Rohingya refugees Bangladesh
Rohingya refugees search for valuable materials, such as gold, in the ashes after a massive fire broke out and destroyed thousands of shelters in Cox's Bazar, Bangladesh last year (File) Image Credit: Reuters

If you want to evoke a stark, honest-to-goodness image in your mind of what the Martinican psychiatrist and political philosopher Frantz Fanon called “the wretched of the earth” in his iconic book, Les Damnes de la Terre (1961), then string two words together: Rohingya refugees.

Come again, you say, Roh, what who?

Yes, we’ve forgotten about these folks — and that, I say, is unconscionable.

It was in late August, almost exactly five years ago, when these people’s unspeakable suffering, which followed their expulsion from the one homeland they had inhabited for generations in the Rakhine region of Myanmar, came to the attention of the world. Though that suffering has continued unabated ever since — indeed become more irremediable — it appears to have passed by the world largely unnoticed. Unconscionable indeed.

These folks’ tragedy — for tragedy it is — began in the last week of August 2017, when the Myanmar military mounted a campaign which they called, with a straight face, “clearance operations” but which the UN called a “textbook example of ethnic cleansing”.

The campaign ended up in the killing of 8,300 civilians and the expulsion from their homes of 700,000 others, with most of the latter seeking refuge in neighbouring Bangladesh, where they were joined by 300,000 fellow-Rohingyas who had been victims of earlier ethnic cleansing operations.
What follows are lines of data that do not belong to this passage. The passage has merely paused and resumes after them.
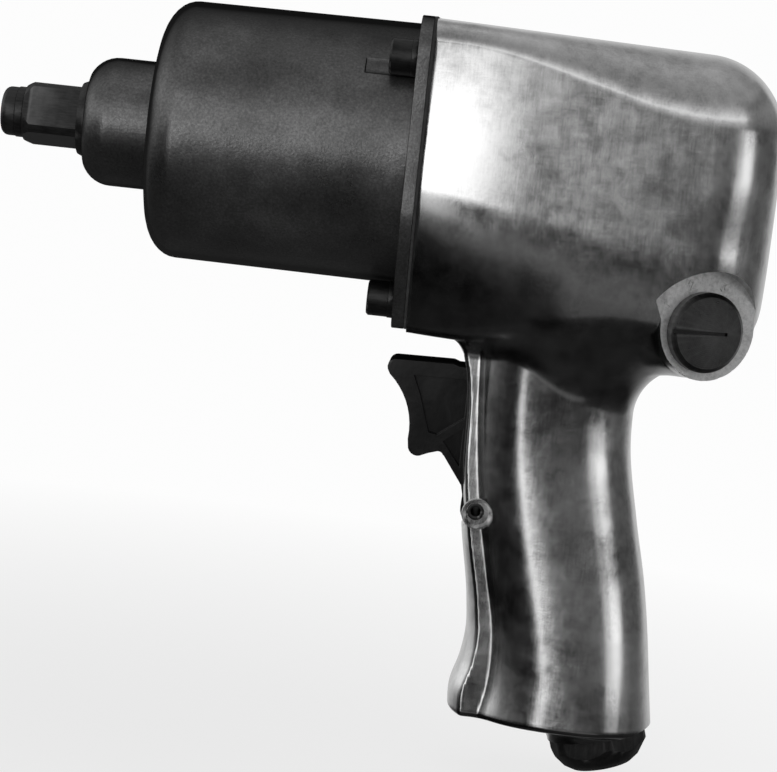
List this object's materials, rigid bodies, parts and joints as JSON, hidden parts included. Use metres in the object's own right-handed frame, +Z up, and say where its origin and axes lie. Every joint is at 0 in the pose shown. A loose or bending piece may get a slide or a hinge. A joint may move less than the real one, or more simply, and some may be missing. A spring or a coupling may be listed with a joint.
{
  "type": "impact wrench",
  "caption": "Pistol-grip pneumatic impact wrench with a square drive, hammer case, polished housing, trigger and regulator knob.",
  "frame": {"origin": "on the drive axis at the nose shoulder behind the drive square, where a socket seats", "axes": "-X out of the nose along the drive square, +X to the back of the motor, +Z up away from the handle, -Y the side with the regulator knob"},
  "size_m": [0.1864, 0.066, 0.1783],
  "materials": {
    "drive_steel": "black phosphate, satin",
    "ring_steel": "dark spring steel",
    "rubber": "matt",
    "black_casting": "fine grained black, satin",
    "bronze": "machined",
    "machined_steel": "ground",
    "hammer_steel": "forged and ground",
    "black_screw": "black oxide",
    "gasket_paper": "fibre gasket",
    "bearing_steel": "polished",
    "vane_laminate": "phenolic laminate",
    "polished_aluminium": "polished casting with fine brush marks",
    "black_knob": "black oxide, lathe turned",
    "black_trigger": "gloss black",
    "black_bushing": "black oxide",
    "spring_steel": "drawn wire",
    "felt": "felt"
  },
  "bodies": {
    "housing_group": {"hammer_case": "black_casting", "anvil_bushing": "bronze", "thrust_washer": "machined_steel", "case_screws": "black_screw", "case_lock_washers": "black_screw", "case_gasket": "gasket_paper", "front_end_plate": "machined_steel", "front_bearing_outer_race": "bearing_steel", "motor_cylinder": "machined_steel", "cylinder_dowel": "machined_steel", "rear_end_plate": "machined_steel", "rear_bearing_outer_race": "bearing_steel", "motor_clamp_spring": "spring_steel", "motor_housing": "polished_aluminium", "valve_bushing": "bronze", "trigger_pin": "black_screw", "plunger_bushing": "bronze", "plunger_o_ring": "rubber", "throttle_valve_seat": "bronze", "throttle_valve_spring": "spring_steel", "inlet_bushing": "black_bushing", "inlet_screen": "bronze", "inlet_gasket": "rubber", "exhaust_muffler": "felt", "muffler_retainer": "black_screw"},
    "anvil_group": {"anvil": "drive_steel", "friction_ring": "ring_steel", "friction_ring_backing": "rubber"},
    "drive_train": {"rotor": "hammer_steel", "vanes": "vane_laminate", "hammer_frame": "hammer_steel", "hammer_pins": "machined_steel", "front_bearing_inner_race": "bearing_steel", "rear_bearing_inner_race": "bearing_steel"},
    "front_hammer_body": {"front_hammer": "hammer_steel"},
    "rear_hammer_body": {"rear_hammer": "hammer_steel"},
    "front_ball_set": {"front_bearing_balls": "bearing_steel", "front_bearing_cage": "bronze"},
    "rear_ball_set": {"rear_bearing_balls": "bearing_steel", "rear_bearing_cage": "bronze"},
    "regulator": {"regulator_knob": "black_knob", "reverse_valve": "machined_steel", "valve_o_ring": "rubber", "valve_roll_pin": "black_screw", "detent_ball": "bearing_steel", "detent_spring": "spring_steel"},
    "trigger_body": {"trigger": "black_trigger"},
    "plunger_body": {"throttle_plunger": "bronze"},
    "throttle_body": {"throttle_valve": "bronze"}
  },
  "joints": [
    {"name": "drive_spin", "type": "hinge", "parent": "housing_group", "child": "drive_train", "pos_m": [0, 0, 0], "axis": [1, 0, 0], "continuous": true},
    {"name": "anvil_spin", "type": "hinge", "parent": "housing_group", "child": "anvil_group", "pos_m": [0, 0, 0], "axis": [1, 0, 0], "continuous": true},
    {"name": "front_ball_spin", "type": "hinge", "parent": "housing_group", "child": "front_ball_set", "pos_m": [0.0835, 0, 0], "axis": [1, 0, 0], "continuous": true},
    {"name": "rear_ball_spin", "type": "hinge", "parent": "housing_group", "child": "rear_ball_set", "pos_m": [0.1487, 0, 0], "axis": [1, 0, 0], "continuous": true},
    {"name": "front_hammer_swing", "type": "hinge", "parent": "drive_train", "child": "front_hammer_body", "pos_m": [0.0368, 0, 0.0207], "axis": [1, 0, 0], "range_deg": [-4, 4]},
    {"name": "rear_hammer_swing", "type": "hinge", "parent": "drive_train", "child": "rear_hammer_body", "pos_m": [0.0534, 0, -0.0207], "axis": [1, 0, 0], "range_deg": [-4, 4]},
    {"name": "regulator_turn", "type": "hinge", "parent": "housing_group", "child": "regulator", "pos_m": [0.1531, -0.026, -0.0329], "axis": [0.4226, -0.9063, 0], "range_deg": [-90, 90]},
    {"name": "trigger_pull", "type": "hinge", "parent": "housing_group", "child": "trigger_body", "pos_m": [0.1053, 0, -0.0832], "axis": [0, 1, 0], "range_deg": [0, 8]},
    {"name": "plunger_slide", "type": "slide", "parent": "housing_group", "child": "plunger_body", "axis": [1, 0, 0], "range_m": [0, 0.003]},
    {"name": "throttle_tilt", "type": "hinge", "parent": "housing_group", "child": "throttle_body", "pos_m": [0.12273, 0, -0.0947], "axis": [0, 1, 0], "range_deg": [0, 6]}
  ],
  "couplings": [
    {"joint": "anvil_spin", "follows": "drive_spin", "ratio": 1},
    {"joint": "front_ball_spin", "follows": "drive_spin", "ratio": 0.3981},
    {"joint": "rear_ball_spin", "follows": "drive_spin", "ratio": 0.3987},
    {"joint": "plunger_slide", "follows": "trigger_pull", "m_per_rad": 0.0212},
    {"joint": "throttle_tilt", "follows": "trigger_pull", "ratio": 0.6483}
  ]
}
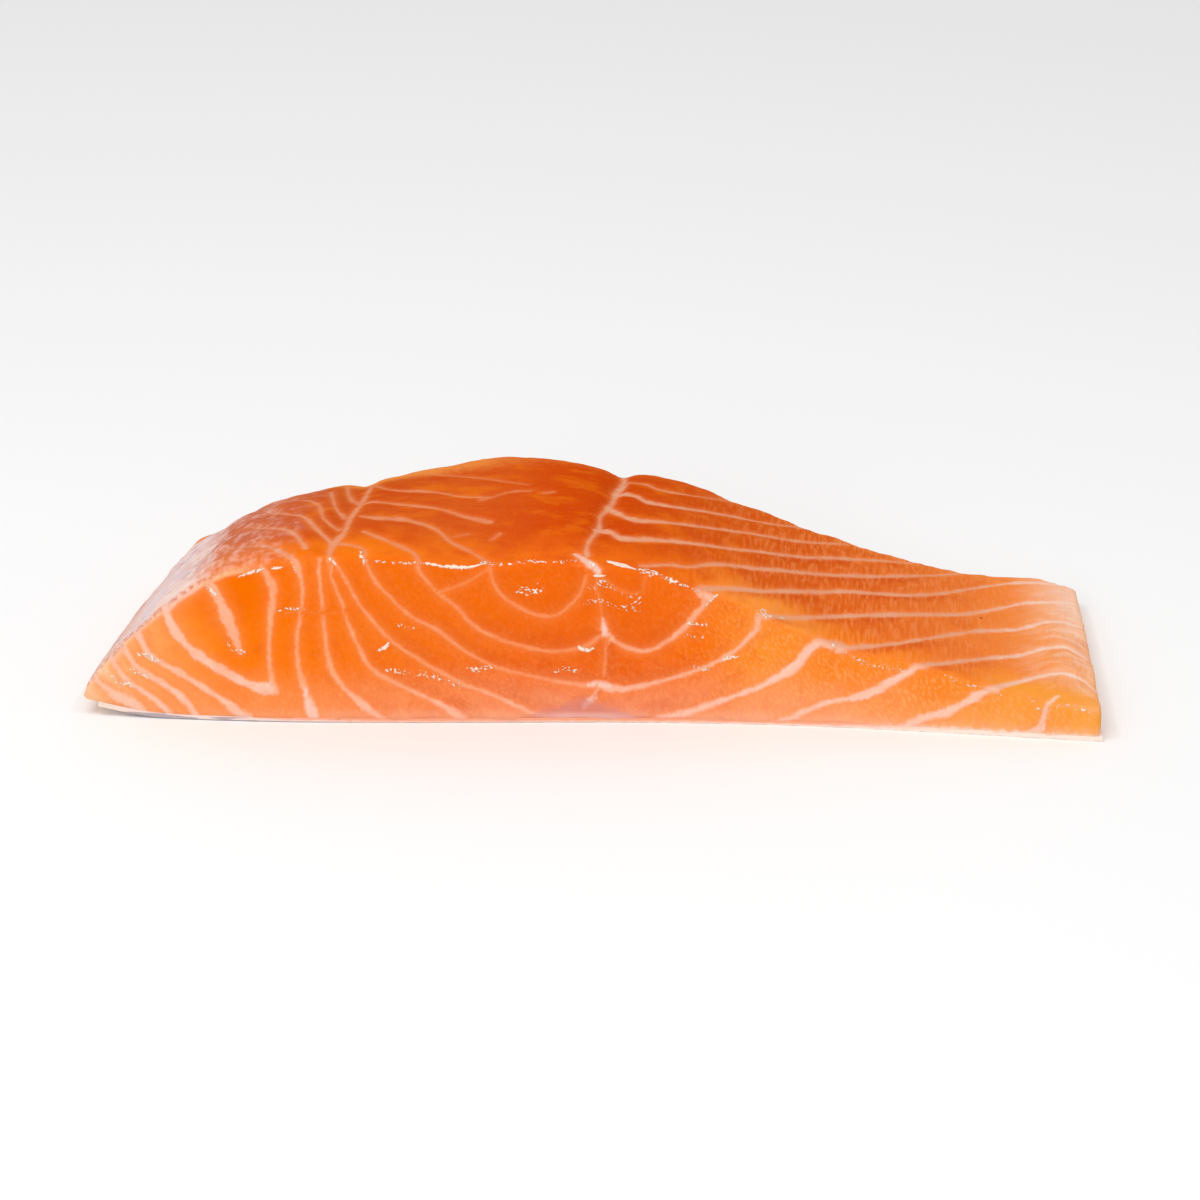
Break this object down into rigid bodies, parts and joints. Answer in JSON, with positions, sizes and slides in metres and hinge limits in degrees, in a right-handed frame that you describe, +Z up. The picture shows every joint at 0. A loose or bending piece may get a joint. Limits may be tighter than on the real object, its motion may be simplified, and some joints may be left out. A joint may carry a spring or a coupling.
{
  "type": "salmon portion",
  "caption": "Raw salmon portion with its skin on, a slab cut across one side of the fish, thick at the back edge and thin at the belly edge, lying skin side down.",
  "frame": {"origin": "centre of the footprint's box, at the face that the portion rests on", "axes": "+X towards the thin belly edge, +Y towards the rear cut, +Z up from the skin"},
  "size_m": [0.1572, 0.05, 0.0286],
  "materials": {
    "flesh": null,
    "skin": "thin wet fish skin, silver grey towards the back edge and pale towards the belly edge"
  },
  "bodies": {
    "root": {"flesh": "flesh", "skin": "skin"}
  },
  "joints": []
}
Exclusion, hardship and destitution

These refugees face exclusion, hardship and destitution in the cluster of refugee camps they live in, essentially cramped, makeshift settlements of tents and shacks, surrounded by wire fencing. These settlements are located mostly around the coastal city of Cox’s Bazar in southeastern Bangladesh close to the Myanmar border.

The city, named in honour of Hiram Cox, an officer of the British East India Company, was the location where a large bazaar was built in the 1840s.

Beyond the exclusion, hardship and destitution the refugees endure daily, there’s the ever-present danger of deadly fires breaking out, which have become commonplace there. In March last year, there was what the international media went on to call Cox’s Bazar Blaze, where refugees were caught up in a huge blaze that ripped their camp, killing dozens and displacing 45,000.

As things stand, Rohingya refugees are today caught between the rock and the hard place.

Bangladesh, whose prime minster, Sheikha Hassina, again last week told the UN High Commissioner for Human Rights that ways must be found for the refugees in her country to be sent home.

Rugged terrain, fierce climate and high tidal waves

Already 28,000 refugees — out of a projected 100,000 — have been relocated to the remote island of Bhassan Char in the Bay of Bengal, around 40 miles off the mainland, an island known for its rugged terrain, fierce climate, devastating cyclones and high tidal waves. (It is all reminiscent, I say, of Devil’s island, or Ile de Diable, the penal colony in French Guiana, whose agonies were brought vividly to life in the 1973 historical epic film, Papillon.)

The UN has called the project “logistically challenging” while Human Rights Watch, which employs strictly blunt language, has called it a “humanitarian disaster in the making”.

But no one really seems to care what has befallen, or what in the future will befall, these folks. Five years after Myanmar gave them its boot and the world its back, Rohingya refugees have not been able to elicit anyone’s serious concern over their plight.

What is of import here is what we can do for someone like Mariam.

Mariam Khatum, a 40-year-old single mother, told a Guardian reporter in the wake of the panic and despair of the Cox’s Bazar Blaze in March last year: “We’ve lost everything in Myanmar and we came here to Bangladesh to start over. (During the conflagration) I just grabbed my son and fled the fire. I didn’t have the time to fetch anything else. I don’t know what we will do now. I’ve lost everything again.”.

Those of us, who have so much, have failed people like Mariam, who have so little. And that, I say yet again, is unconscionable.

— Fawaz Turki is a journalist, lecturer and author based in Washington. He is the author of The Disinherited: Journal of a Palestinian Exile.